Supplied information
┄┄┄┄┄┄┄┄┄┄

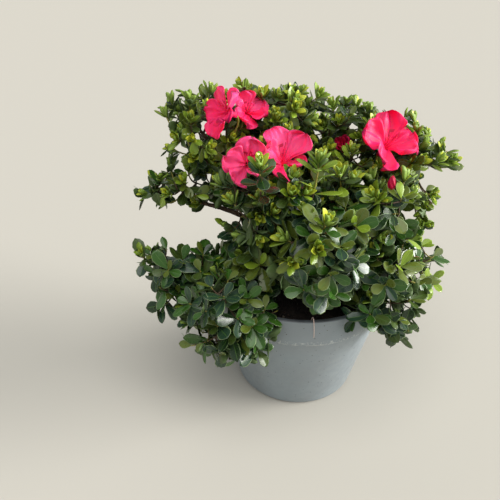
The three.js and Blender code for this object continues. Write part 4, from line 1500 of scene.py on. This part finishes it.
# %% A bud
BUD_RADIUS, BUD_LENGTH = 3.9, 13
BUD_FOOT_WIDTH, BUD_NARROWING = 1.15, 0.45
BUD_FURROWS, BUD_FURROW_DEPTH, BUD_TWIST = 5, 0.22, 2.2
BUD_TONE = 3


def bud_shape():
    """A closed bud that stands up: a pointed egg with the edges of its rolled lobes as furrows."""
    bm = bmesh.new()
    bmesh.ops.create_uvsphere(bm, u_segments=30, v_segments=16, radius=1)
    for vert in bm.verts:
        share = (vert.co.z + 1) / 2
        turn = math.atan2(vert.co.y, vert.co.x) + BUD_TWIST * share
        furrow = 1 - BUD_FURROW_DEPTH * abs(math.sin(BUD_FURROWS / 2 * turn)) ** 4
        wide = BUD_RADIUS * furrow * (BUD_FOOT_WIDTH - BUD_NARROWING * share)
        vert.co = (vert.co.x * wide, vert.co.y * wide, BUD_LENGTH * share)
    points, faces, kinds = arrays_of(bm)
    return points, faces, kinds + BUD_TONE


# %% Blooms in their places
def placed_blossom(parts, bloom):
    """Turns the parts of a bloom from facing up to its own place and facing."""
    foot, facing = bloom_foot(bloom)
    right = unit(np.cross(UP, facing))
    axes = np.stack([right, np.cross(facing, right), facing])
    return [(points @ axes + foot, faces, kinds) for points, faces, kinds in parts]


blossom = []
for seed, bloom in enumerate(BLOOMS):
    parts = stamens_of(bloom.width, seed)
    lobes = len(bloom.lobes)
    for k, (lean, length, tone) in enumerate(bloom.lobes):
        freckled = k == FRECKLED_LOBE
        bm = petal_sheet(bloom.width, length, math.radians(lean), tone, freckled, seed * lobes + k)
        turn = Matrix.Rotation(math.radians(bloom.roll) + TURN * k / lobes, 3, "Z")
        bmesh.ops.rotate(bm, verts=bm.verts, cent=(0, 0, 0), matrix=turn)
        parts.append(arrays_of(bm))
    blossom += placed_blossom(parts, bloom)
points, faces, kinds = bud_shape()
blossom.append((points + np.array(BUD), faces, kinds))

# %% Petal finishes and blossom piece
PETAL_GLOW = {"Subsurface Weight": 0.4, "Subsurface Scale": 0.003, "Specular IOR Level": 0.3}
# Lit and shaded copies of one pink: the lightest is painted light, the deep one is painted shade in throats
# and on shaded lobes as well as the anthers' colour, and the darkest is the freckles and the bud as well as
# painted shade on a bloom deep among the leaves.
PETAL_COLOURS = {
    "petal_painted_lit": (255, 66, 128),
    "petal_rose": (255, 36, 104),
    "petal_deep_and_painted_shade": (238, 10, 88),
    "petal_freckle_and_painted_shade": (186, 4, 62),
}
petal_materials = [
    finish(name, colour, (0.46, 0.6), grain=0.9, depth=0.03, even=PETAL_GLOW)
    for name, colour in PETAL_COLOURS.items()
]
add_piece("blossom", joined_mesh("blossom", blossom), petal_materials)


# %% [markdown]
# ## The size rule and the end
# What was made must fill the same room as the solids. Both boxes are printed, so that they can be
# compared.

# %% Sizes and finish
made_box = [list(corner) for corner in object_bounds()]
print("dressed box in mm:", [[round(value / MM) for value in corner] for corner in made_box])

┄┄┄┄┄┄┄┄┄┄

Stated task
Look above for every line with the word "finishes" and copy it.

Task answer
The three.js and Blender code for this object continues. Write part 4, from line 1500 of scene.py on. This part finishes it.
# %% Petal finishes and blossom piece